To know and be known this way requires an intimacy and engagement with life that most Americans, I think, don’t experience. Rather than “belonging to the world,” we think we can just “be in the world.” We argue creation versus evolution, where they simply tried to maintain the world that gave them life and carried them through it. They saw themselves as caretakers rather than authors. Yet all people, American or Mayan, indigenous or industrialized, do have and can share real experiences that bring us together. That fitting together of people and life is the literal definition of art. The indo-European root, ar, means, simply, “to fit together,” a meaning that crops up in many interesting places, and has much more to do with how we care for the world we live in than it has to do with our status as makers, painters, or performers; parents or personnel. Each one of us, simply in order to live, fits ourselves into life in some way. When it works, we reap rewards that go beyond money: worthiness, goodness, strength – all forms of beauty that gain value as we share them.

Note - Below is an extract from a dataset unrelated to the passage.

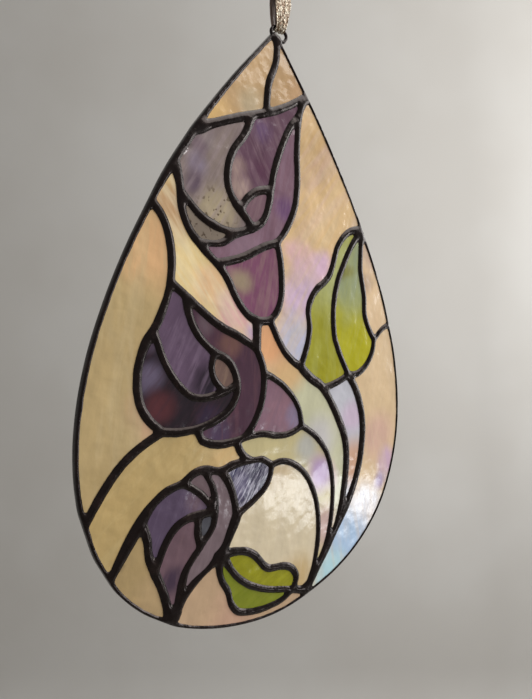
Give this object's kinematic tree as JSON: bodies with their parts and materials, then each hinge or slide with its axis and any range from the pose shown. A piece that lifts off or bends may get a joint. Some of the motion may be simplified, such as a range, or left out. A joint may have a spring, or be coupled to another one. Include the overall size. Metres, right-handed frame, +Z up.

Language shifts experience, and giving up the verb “to be” forces us to recognize the context we do share. Try it and see what happens. Every time you catch yourself writing am, are, is were, was, or will be, re-formulate the thought with another verb: instead of saying “the grass is green,” say “the rain gives green to grass,” or even just, “green grows the grass.” Is it not true that “the grass that is green” is, literally, an object; something small that we own, interpret, or manipulate as opposed to the common ground that carries us all?
Language can isolate us, or bring us together. People, by the traditional definition, always belong to and participate in something larger than themselves. I think we all know, at some level, that the life we all face is not a problem requiring a solution. Rather, we come into the world helpless and weak, born into something too big for solutions, that we can only hope to know by living through it. But how will we do it? Each of us must choose a way to follow from the ways that we find open to us. So imagine answering the question “what do you do?” by declaring what way you follow:
“I follow the way of health” (doctor)
“I follow the way of justice” (judge/lawyer)
“I follow the way of caring” (minister)
“I follow the way of water” (plumber)
“I follow the way of design” (artist)
Imagine! Rather than winners and losers, rich and poor, professionals and peons, we could all strive to use our gifts according to our own natures. Not only would the plumber earn the respect due him for working with the source of all life, but we would all receive honor and rewards for service to noble ends – and all of us could share a common humility, with common roots (and a common future) in the same soil. We would share the true work of culture. Prechtel calls it “feeding the holy.” I call it art. Either way, beauty invites each of us to participate, and makes equal demands on everyone, not as separate individuals graded and sorted by price or status, but as whole persons, all related and equally responsible for maintaining what sustains us all.
 Quotes from Martín Prechtel come from his books, Secrets of the Talking Jaguar, The Disobedience of the Daughter of the Sun, and from an interview with Derrick Jensen, in The Sun, April, 2001.